In the trial opening on Monday, Compaore and 13 others face an array of charges in the 1987 death of Sankara, a charismatic Marxist-Leninist sometimes dubbed the African Che Guevara.
Sankara took power in the impoverished Sahel state in 1983, renaming the country the following year from the colonial-era Upper Volta to Burkina Faso, which means “land of the honest men.”
He carried out a string of radical policies, including nationalizations, public housing and a ban on female genital mutilation, polygamy and forced marriages.
But he was shot dead on October 15, 1987, aged just 37, during a putsch led by Compaore, a former friend.
Compaore was himself ousted in 2014 by a popular uprising after 27 years in power and fled to Ivory Coast, where he has obtained Ivorian nationality.
Many in Burkina Faso hope the trial will shed light on one of the bloodiest chapters in the country’s long history of volatility.
Compaore, 70, has always denied accusations that he ordered Sankara’s killing.
After his fall from power, an investigation into the assassination was opened in 2015 under a transitional government and a warrant for his arrest was issued the following year.
Those accused include Compaore’s former right-hand man — General Gilbert Diendere, a former head of the elite Presidential Security Regiment (RSP).
The pair face charges of complicity in murder, harming state security and complicity in the concealment of corpses.
Diendere, 61, is already serving a 20-year sentence in Burkina Faso for masterminding a plot in 2015 against the transitional government.
Another prominent figure among the accused is Hyacinthe Kafando, a former chief warrant officer in Compaore’s presidential guard, who is accused of leading the hit team. He is on the run.
Compaore’s lawyers, Pierre-Olivier Sur and Abdoul Ouedraogo, said the military tribunal was an “exceptional court” that lay outside common law.
They said their client had never received a summons to be questioned, nor had he received any formal accusation against him, except for the summons to attend the trial.
In addition, Compaore, has “immunity as a former head of state,” they claimed.
“Although president Blaise Compaore does not recognize the justice of President Roch Kabore (Burkina’s current president), he retains trust in international justice,” they added.
They noted a decision by the European Court of Human Rights to suspend the extradition from France of Compaore’s brother Francois, accused in the murder of a Burkinabe journalist in 1998.

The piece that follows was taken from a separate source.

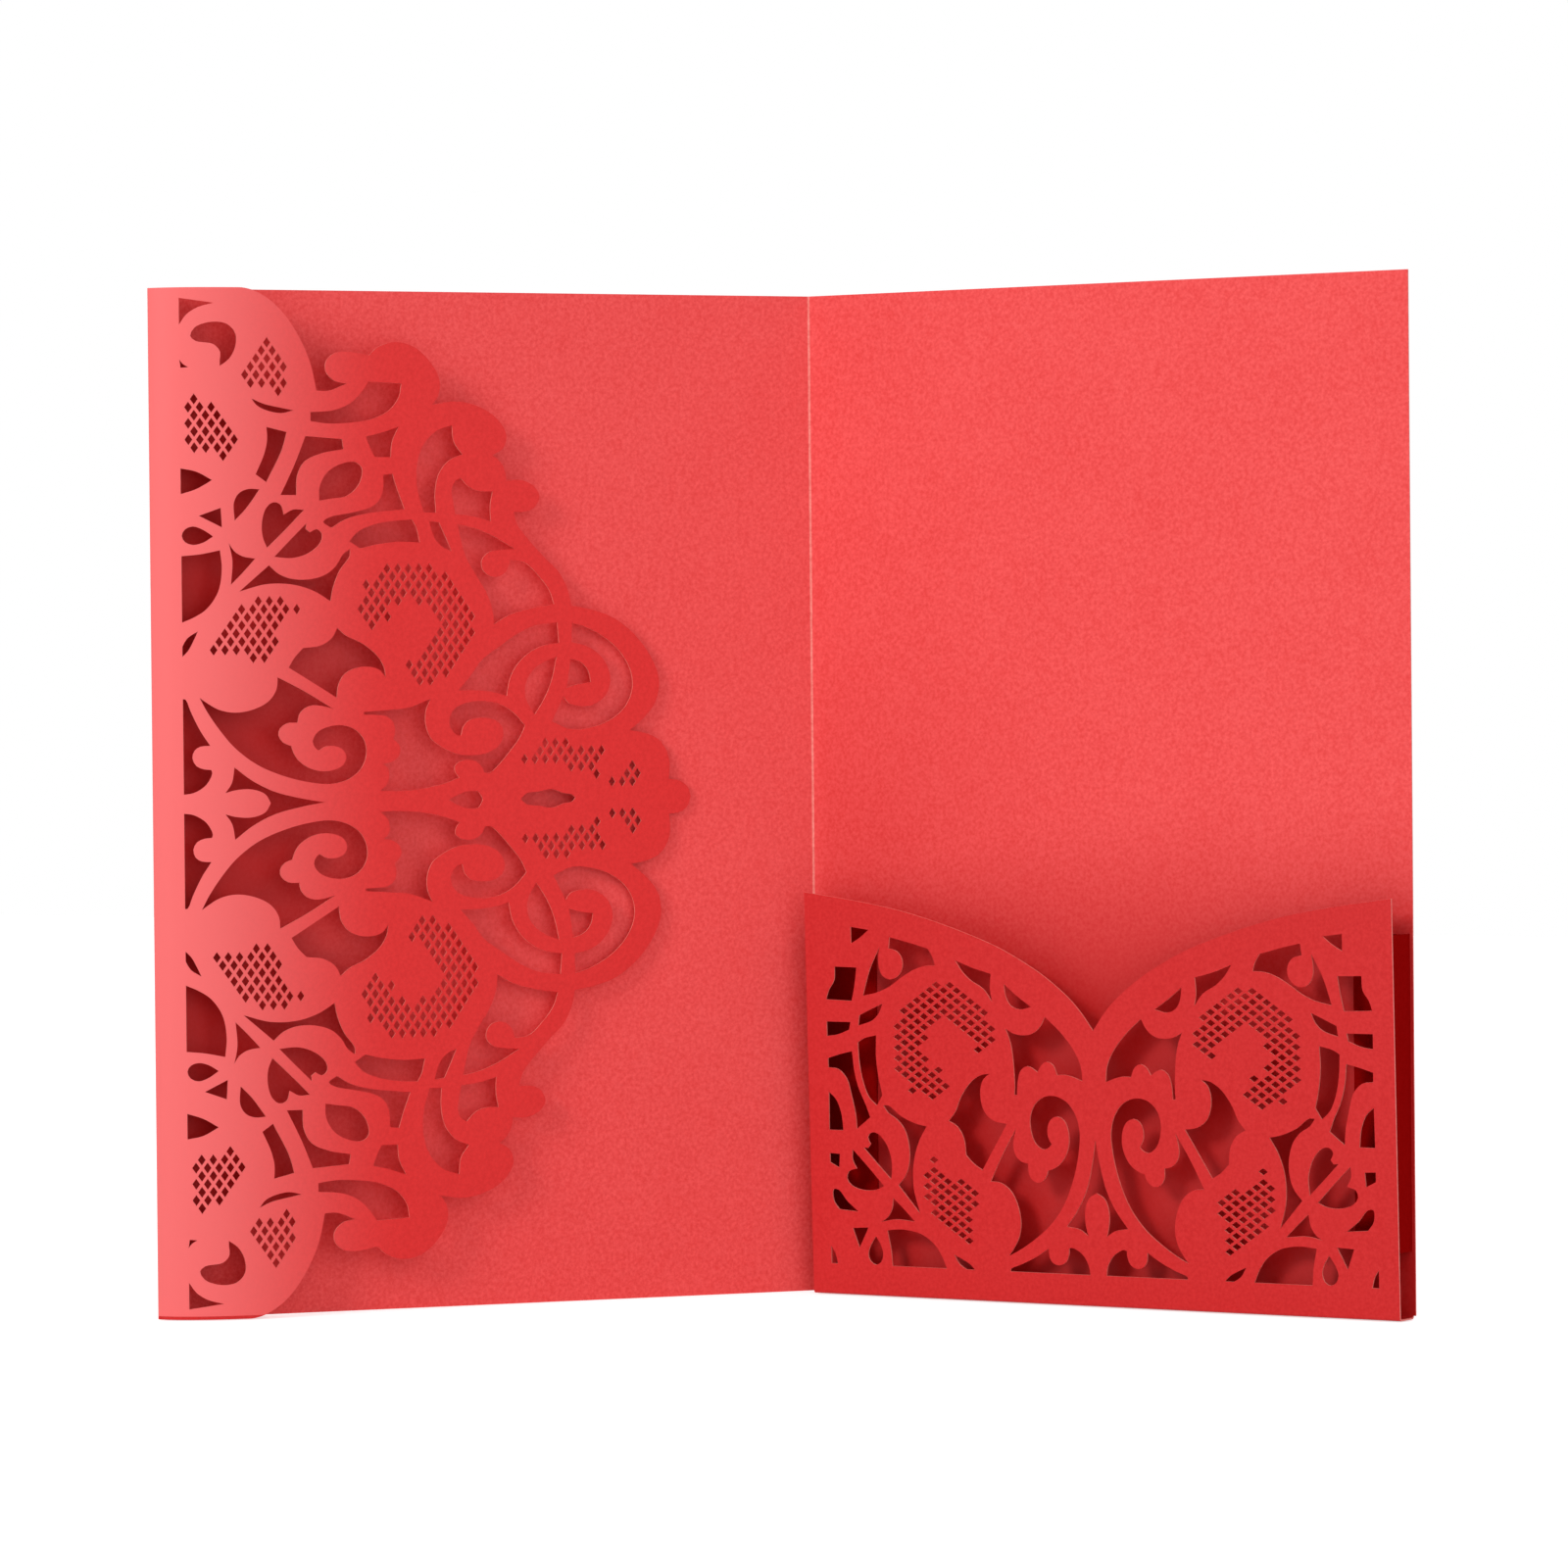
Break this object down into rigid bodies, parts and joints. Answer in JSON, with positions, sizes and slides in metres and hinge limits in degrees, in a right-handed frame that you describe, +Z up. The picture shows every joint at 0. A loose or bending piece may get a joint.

The upcoming trial has been hailed by Sankara supporters and others who say that Burkina Faso has long suffered by failing to prosecute his assassins.
The Thomas Sankara International Memorial Committee (CIMTS) said the trial was “a victory” showing that “Burkina Faso, the land of honest men, is a state of law in which impunity is not a benchmark” of justice.
It said that Sankara’s widow Mariam, who has been living in the southern French town of Montpellier since 1990, was scheduled to attend the opening of the trial, “barring unexpected developments.”